> **Exercise requirements**:
Beginning at the first line of the data, print each line exactly, stopping after the line that contains "in shallow pockets.".

> **Stored data**:
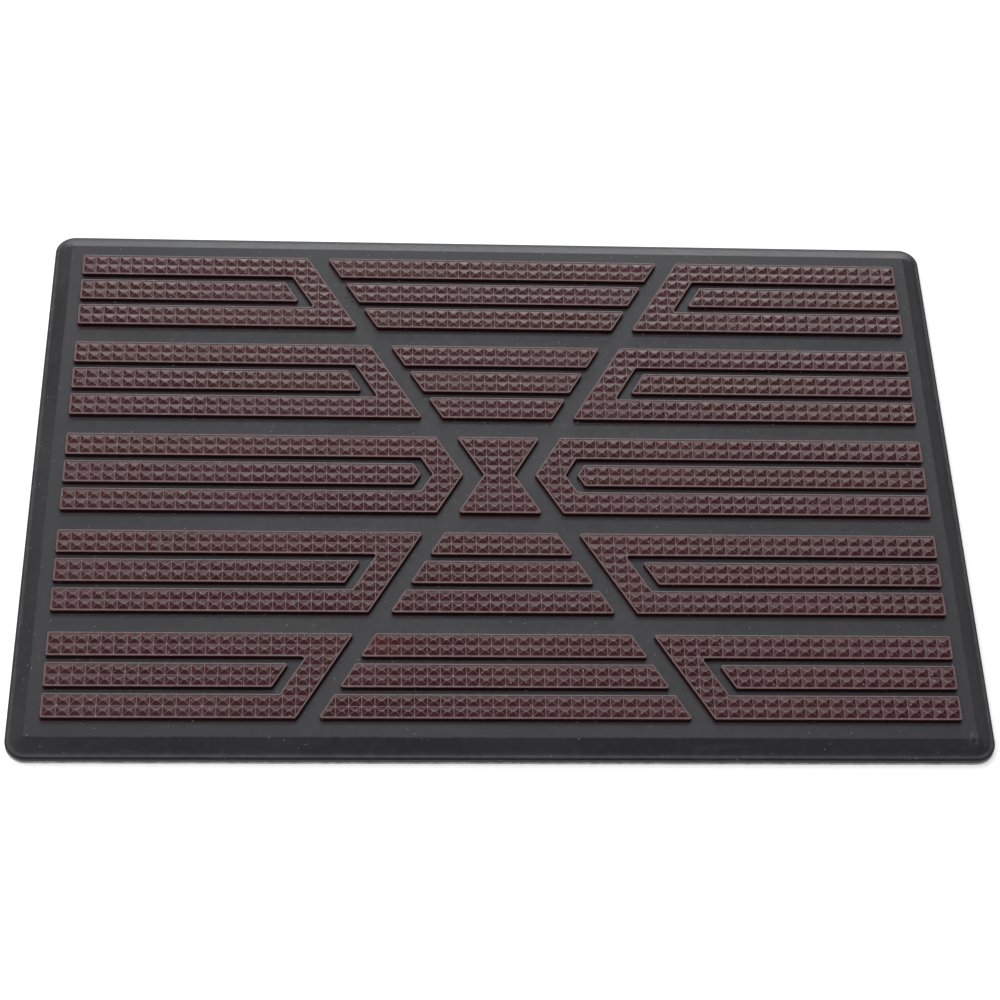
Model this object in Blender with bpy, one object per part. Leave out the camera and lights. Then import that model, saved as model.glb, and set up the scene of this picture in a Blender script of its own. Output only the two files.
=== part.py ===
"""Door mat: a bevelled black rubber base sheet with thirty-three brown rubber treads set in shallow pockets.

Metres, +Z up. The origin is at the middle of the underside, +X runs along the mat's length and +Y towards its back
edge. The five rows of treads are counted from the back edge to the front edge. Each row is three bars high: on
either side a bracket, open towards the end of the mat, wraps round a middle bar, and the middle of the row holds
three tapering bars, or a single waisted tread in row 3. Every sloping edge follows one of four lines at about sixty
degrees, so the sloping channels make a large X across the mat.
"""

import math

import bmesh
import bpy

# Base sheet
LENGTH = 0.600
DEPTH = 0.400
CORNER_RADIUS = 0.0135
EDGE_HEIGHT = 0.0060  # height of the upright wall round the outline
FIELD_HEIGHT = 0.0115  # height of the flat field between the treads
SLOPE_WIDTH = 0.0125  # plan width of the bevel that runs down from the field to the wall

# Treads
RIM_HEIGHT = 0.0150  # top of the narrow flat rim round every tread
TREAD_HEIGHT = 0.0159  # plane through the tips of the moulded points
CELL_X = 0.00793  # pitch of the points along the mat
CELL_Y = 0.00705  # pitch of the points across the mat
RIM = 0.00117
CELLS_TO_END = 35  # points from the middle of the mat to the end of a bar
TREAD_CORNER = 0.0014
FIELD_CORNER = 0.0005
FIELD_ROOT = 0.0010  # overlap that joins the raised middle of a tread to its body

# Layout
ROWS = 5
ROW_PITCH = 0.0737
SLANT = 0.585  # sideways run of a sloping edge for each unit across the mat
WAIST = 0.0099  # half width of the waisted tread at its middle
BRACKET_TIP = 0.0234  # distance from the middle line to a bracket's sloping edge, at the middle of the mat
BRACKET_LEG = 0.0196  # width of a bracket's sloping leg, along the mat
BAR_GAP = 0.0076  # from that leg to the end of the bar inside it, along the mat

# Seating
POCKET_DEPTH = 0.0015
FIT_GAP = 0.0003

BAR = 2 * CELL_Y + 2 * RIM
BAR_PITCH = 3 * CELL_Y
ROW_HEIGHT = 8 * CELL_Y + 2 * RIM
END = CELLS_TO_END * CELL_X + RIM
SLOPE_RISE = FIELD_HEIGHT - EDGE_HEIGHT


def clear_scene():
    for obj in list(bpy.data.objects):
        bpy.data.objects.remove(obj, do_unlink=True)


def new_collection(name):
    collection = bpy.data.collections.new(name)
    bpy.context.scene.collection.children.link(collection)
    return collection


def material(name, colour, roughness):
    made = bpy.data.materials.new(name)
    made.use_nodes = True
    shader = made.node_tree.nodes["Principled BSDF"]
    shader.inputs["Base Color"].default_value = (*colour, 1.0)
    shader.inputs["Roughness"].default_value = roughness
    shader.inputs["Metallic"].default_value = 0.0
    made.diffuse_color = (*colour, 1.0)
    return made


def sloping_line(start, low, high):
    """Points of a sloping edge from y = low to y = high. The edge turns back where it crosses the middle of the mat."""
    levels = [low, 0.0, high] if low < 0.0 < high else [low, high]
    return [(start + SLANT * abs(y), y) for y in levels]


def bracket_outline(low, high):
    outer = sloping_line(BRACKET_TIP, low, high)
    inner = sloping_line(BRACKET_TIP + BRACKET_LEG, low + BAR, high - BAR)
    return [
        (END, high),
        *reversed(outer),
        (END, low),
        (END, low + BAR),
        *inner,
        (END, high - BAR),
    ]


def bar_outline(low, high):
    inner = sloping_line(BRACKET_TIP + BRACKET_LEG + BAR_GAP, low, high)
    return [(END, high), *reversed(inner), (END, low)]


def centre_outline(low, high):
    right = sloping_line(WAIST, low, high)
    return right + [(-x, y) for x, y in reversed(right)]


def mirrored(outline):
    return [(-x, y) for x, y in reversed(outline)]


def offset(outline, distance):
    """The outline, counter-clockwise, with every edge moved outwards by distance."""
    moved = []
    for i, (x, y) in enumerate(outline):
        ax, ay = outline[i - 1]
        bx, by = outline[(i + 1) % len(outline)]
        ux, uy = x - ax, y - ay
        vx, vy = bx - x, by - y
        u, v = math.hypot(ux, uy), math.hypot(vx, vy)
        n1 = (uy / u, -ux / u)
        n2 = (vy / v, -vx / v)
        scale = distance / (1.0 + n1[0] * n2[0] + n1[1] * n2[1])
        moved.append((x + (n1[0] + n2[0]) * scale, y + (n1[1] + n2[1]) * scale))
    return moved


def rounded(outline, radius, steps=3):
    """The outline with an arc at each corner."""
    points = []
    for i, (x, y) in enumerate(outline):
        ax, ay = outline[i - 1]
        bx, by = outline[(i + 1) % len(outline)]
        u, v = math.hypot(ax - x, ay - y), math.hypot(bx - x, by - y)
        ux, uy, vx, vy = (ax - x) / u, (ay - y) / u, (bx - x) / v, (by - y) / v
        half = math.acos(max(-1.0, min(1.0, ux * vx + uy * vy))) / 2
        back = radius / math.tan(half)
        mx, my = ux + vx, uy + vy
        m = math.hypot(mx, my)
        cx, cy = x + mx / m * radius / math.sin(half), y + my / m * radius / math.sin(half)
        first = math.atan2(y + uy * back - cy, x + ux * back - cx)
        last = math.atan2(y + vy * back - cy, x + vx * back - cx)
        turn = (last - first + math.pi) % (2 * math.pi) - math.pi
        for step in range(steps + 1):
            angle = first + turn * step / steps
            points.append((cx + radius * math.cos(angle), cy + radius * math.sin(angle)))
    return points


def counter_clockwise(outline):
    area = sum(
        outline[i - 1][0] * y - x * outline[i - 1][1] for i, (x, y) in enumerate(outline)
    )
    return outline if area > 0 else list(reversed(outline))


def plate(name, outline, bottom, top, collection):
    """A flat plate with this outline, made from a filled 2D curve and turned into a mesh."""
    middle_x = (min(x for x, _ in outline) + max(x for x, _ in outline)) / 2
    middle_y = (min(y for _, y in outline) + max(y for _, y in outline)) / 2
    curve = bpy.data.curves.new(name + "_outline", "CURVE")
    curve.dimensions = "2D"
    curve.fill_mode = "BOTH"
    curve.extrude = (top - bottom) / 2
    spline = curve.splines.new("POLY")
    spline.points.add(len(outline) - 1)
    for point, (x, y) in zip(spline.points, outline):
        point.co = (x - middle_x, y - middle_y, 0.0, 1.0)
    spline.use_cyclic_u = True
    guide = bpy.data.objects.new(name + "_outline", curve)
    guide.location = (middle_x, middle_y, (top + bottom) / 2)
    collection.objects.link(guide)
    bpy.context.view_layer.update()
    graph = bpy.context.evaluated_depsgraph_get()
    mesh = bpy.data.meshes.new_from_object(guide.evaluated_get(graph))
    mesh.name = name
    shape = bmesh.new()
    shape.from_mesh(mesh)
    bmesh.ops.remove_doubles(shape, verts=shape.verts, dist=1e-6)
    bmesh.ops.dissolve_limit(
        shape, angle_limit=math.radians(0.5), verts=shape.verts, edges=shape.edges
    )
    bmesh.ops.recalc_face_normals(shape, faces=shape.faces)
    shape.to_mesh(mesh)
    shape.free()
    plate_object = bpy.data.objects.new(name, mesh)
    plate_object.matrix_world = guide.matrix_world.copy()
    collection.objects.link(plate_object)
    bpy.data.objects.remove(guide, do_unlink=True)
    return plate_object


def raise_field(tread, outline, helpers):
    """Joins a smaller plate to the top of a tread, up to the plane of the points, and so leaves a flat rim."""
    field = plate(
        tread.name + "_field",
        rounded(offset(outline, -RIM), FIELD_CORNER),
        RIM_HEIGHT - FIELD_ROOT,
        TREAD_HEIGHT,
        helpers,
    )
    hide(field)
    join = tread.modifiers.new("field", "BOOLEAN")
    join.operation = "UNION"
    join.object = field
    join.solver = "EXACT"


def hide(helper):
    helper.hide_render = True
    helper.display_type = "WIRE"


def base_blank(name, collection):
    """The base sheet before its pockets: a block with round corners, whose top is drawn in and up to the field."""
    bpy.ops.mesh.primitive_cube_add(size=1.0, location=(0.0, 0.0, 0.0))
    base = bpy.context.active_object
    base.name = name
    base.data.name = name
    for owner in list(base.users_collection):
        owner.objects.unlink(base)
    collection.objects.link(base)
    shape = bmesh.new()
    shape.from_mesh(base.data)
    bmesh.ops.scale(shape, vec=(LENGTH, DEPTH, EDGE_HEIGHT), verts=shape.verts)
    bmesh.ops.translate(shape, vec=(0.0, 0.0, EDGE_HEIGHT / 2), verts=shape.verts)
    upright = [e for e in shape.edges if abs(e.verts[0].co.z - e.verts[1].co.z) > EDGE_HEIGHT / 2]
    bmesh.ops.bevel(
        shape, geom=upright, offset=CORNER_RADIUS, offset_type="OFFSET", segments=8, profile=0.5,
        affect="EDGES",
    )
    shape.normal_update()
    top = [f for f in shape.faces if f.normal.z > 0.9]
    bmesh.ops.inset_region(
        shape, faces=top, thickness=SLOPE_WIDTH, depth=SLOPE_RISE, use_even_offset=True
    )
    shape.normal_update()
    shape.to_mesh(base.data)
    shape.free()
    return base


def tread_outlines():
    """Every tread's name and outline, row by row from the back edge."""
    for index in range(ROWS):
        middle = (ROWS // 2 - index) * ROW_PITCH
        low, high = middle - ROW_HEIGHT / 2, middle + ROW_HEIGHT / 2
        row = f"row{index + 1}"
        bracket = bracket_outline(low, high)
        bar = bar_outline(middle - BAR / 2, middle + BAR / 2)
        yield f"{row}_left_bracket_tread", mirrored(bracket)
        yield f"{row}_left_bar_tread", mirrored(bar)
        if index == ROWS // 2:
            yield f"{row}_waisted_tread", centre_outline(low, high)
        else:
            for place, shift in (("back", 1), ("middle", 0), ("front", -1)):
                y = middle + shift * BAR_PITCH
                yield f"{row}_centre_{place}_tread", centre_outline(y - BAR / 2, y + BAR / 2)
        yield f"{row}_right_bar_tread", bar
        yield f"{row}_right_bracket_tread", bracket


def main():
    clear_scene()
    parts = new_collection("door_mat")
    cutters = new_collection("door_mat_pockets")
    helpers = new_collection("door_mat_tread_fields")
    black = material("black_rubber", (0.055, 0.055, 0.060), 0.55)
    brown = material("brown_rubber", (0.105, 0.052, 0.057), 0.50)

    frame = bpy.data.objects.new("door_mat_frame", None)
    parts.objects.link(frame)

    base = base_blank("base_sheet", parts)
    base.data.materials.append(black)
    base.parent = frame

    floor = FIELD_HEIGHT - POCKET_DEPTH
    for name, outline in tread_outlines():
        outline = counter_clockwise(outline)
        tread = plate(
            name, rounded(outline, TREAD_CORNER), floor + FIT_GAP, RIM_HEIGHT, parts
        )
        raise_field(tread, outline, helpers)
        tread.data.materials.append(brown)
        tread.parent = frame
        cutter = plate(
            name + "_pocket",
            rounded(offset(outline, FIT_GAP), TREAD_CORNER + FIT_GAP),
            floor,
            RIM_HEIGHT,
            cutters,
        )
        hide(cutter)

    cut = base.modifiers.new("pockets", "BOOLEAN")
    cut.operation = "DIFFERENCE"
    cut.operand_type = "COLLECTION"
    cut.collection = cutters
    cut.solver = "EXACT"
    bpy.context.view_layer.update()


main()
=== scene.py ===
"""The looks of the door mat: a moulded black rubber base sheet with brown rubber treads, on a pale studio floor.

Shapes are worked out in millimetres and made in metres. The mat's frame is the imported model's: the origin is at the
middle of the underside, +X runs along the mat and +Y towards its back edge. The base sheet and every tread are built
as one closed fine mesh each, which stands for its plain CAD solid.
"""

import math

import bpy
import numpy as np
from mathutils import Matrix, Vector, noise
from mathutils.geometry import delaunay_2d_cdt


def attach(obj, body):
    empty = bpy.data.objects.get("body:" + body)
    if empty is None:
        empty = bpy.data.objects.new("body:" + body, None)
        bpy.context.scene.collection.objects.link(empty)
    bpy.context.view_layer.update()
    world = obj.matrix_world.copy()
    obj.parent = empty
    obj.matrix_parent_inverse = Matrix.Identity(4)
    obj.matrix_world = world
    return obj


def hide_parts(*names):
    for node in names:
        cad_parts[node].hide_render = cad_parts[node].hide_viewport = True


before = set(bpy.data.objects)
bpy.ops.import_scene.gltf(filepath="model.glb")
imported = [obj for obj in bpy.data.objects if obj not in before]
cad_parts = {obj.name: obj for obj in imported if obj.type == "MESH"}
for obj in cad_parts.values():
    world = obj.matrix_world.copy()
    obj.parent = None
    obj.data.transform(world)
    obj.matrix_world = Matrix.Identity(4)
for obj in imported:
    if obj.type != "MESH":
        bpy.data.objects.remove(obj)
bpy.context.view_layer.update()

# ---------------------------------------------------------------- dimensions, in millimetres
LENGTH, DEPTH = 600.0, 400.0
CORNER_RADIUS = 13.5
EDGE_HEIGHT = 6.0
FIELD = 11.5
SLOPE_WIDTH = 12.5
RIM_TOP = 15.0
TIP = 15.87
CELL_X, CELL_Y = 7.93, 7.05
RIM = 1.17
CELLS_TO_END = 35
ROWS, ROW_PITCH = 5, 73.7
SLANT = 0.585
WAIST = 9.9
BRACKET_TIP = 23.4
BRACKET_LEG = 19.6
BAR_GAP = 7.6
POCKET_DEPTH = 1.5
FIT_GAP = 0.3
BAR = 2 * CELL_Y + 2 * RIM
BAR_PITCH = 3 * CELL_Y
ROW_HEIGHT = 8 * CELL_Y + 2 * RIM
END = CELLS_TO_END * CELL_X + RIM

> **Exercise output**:
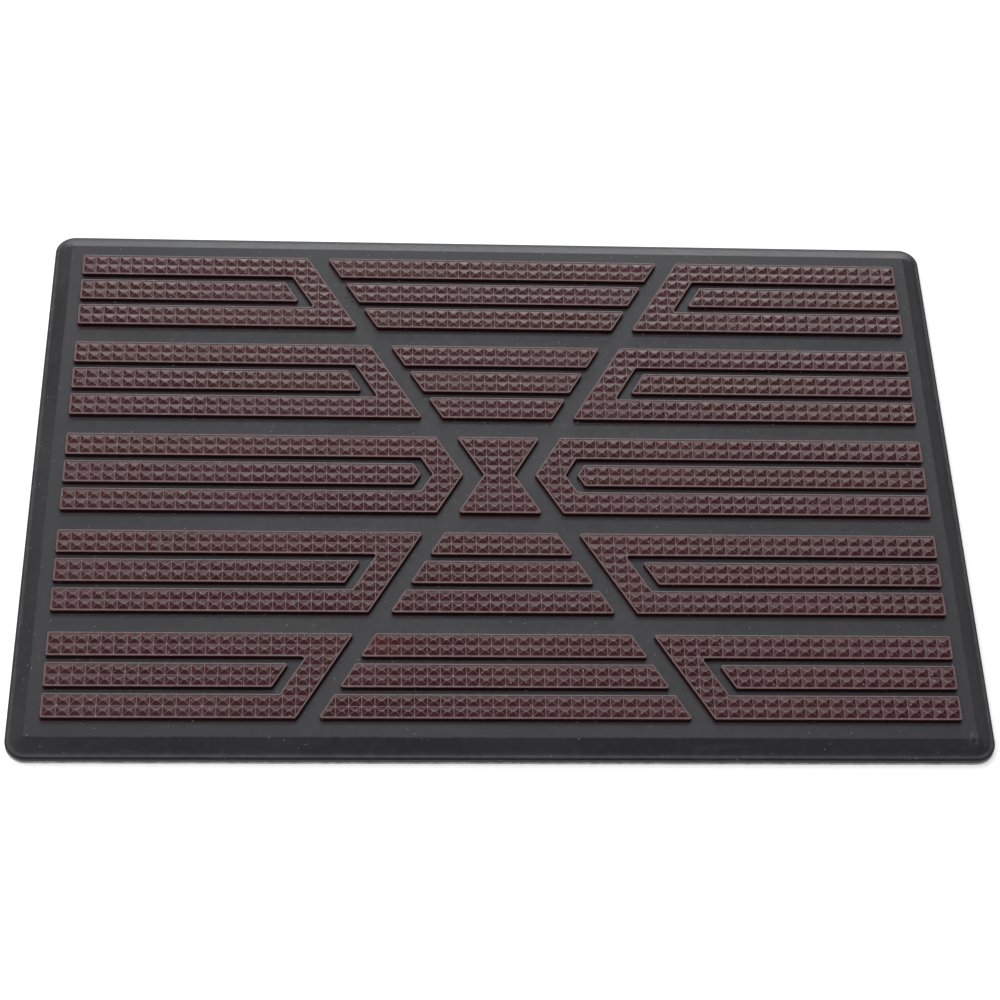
Model this object in Blender with bpy, one object per part. Leave out the camera and lights. Then import that model, saved as model.glb, and set up the scene of this picture in a Blender script of its own. Output only the two files.
=== part.py ===
"""Door mat: a bevelled black rubber base sheet with thirty-three brown rubber treads set in shallow pockets.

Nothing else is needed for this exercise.